Vendor due diligence findings directly inform contract drafting and negotiation. Identified risks should be addressed through appropriate indemnities, limitation of liability clauses and performance standards. The Vendor Due Diligence Checklist supports risk-based contracting. Vendors with higher risk profiles may require stricter obligations, enhanced monitoring and stronger exit rights. Aligning due diligence outcomes with contract terms strengthens enforceability and reduces dispute potential.

Ongoing Monitoring and Periodic Review of Vendors

Vendor due diligence is not a one-time exercise. Business relationships evolve, and risk profiles can change over time. Periodic reviews help ensure continued compliance and performance. An effective Vendor Due Diligence Checklist includes mechanisms for ongoing monitoring, audits and reporting obligations. This approach supports proactive risk management and early dispute resolution.

Frequently Asked Questions (FAQs)

Q1. What is the purpose of a Vendor Due Diligence Checklist?

The Vendor Due Diligence Checklist helps businesses assess legal, financial and compliance risks before engaging vendors. It supports informed contracting and reduces the likelihood of disputes and regulatory exposure.
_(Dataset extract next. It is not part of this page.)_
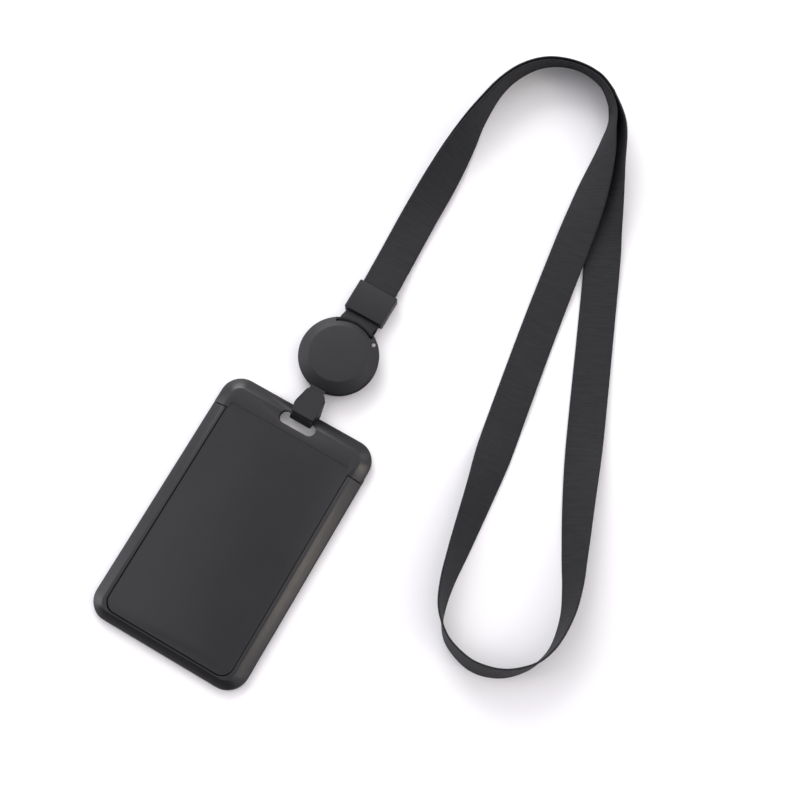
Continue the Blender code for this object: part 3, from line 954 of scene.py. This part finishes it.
class BADGE_OT_reel_inside(bpy.types.Operator):
    """Finishes the spool, spring, winding, bush and crimp, and makes the cord that pulls out"""

    bl_idname = "badge.reel_inside"
    bl_label = "Reel inside and cord"

    def execute(self, context):
        s = context.scene.badge_strap
        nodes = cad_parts
        cord = braided_cord("cord_braid", tuple(s.colour))
        paint(nodes["reel_spool"], moulded_plastic("spool_plastic", (0.05, 0.05, 0.055), 0.5))
        paint(nodes["reel_spring"], spring_steel("spring_strip", (0.56, 0.57, 0.6), 0.28))
        paint(nodes["cord_winding"], cord)
        for name in ("cord_ferrule", "exit_eyelet"):
            paint(nodes[name], spring_steel(name + "_steel", (0.62, 0.62, 0.64), 0.3))
        nothing_selected()
        curve = bpy.data.curves.new("pull_cord_line", "CURVE")
        curve.dimensions = "3D"
        curve.bevel_depth = 0.4 * MM
        curve.bevel_resolution = 3
        curve.use_fill_caps = True
        points = smooth(PULL_CORD, 8)
        spline = curve.splines.new("POLY")
        spline.points.add(len(points) - 1)
        for p, (x, y, z) in zip(spline.points, points):
            p.co = (x * MM, y * MM, z * MM, 1)
        o = bpy.data.objects.new("pull_cord_braid", curve)
        context.scene.collection.objects.link(o)
        take(o)
        bpy.ops.object.convert(target="MESH")
        o = context.object
        bpy.ops.object.mode_set(mode="EDIT")
        bpy.ops.mesh.select_all(action="SELECT")
        bpy.ops.mesh.remove_doubles(threshold=1e-6)
        bpy.ops.mesh.normals_make_consistent(inside=False)
        done()
        shade(o)
        paint(o, cord)
        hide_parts("pull_cord")
        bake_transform(o)
        return {"FINISHED"}


def run_out(o, side, start, rows):
    """Extrudes the strip's +Y end face, above or below the bar, on through these rows."""
    edit(o, "FACE", lambda f: f.normal.y > 0.9 and side(f.calc_center_median().z / MM))
    for y in rows:
        bpy.ops.mesh.extrude_region_move(TRANSFORM_OT_translate={"value": (0, (y - start) * MM, 0)})
        start = y
    done()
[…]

Q2. Is vendor due diligence mandatory under Indian law?

Vendor due diligence is not expressly mandatory in all cases. However, regulatory frameworks and judicial expectations increasingly emphasise reasonable care and risk assessment, making due diligence a best practice.

Q3. When should vendor due diligence be conducted?

Vendor due diligence should be conducted before entering into contracts and periodically during the relationship. It is especially important for long term, high value or sensitive engagements.

Q4. Does vendor due diligence replace contract review?

No. Vendor due diligence complements contract review. Due diligence identifies risks, while contract drafting addresses those risks through enforceable provisions.

Q5. Who should conduct vendor due diligence?

Businesses often engage legal professionals to conduct vendor due diligence. Lawyers bring expertise in interpreting compliance, litigation exposure and contractual risks under Indian law.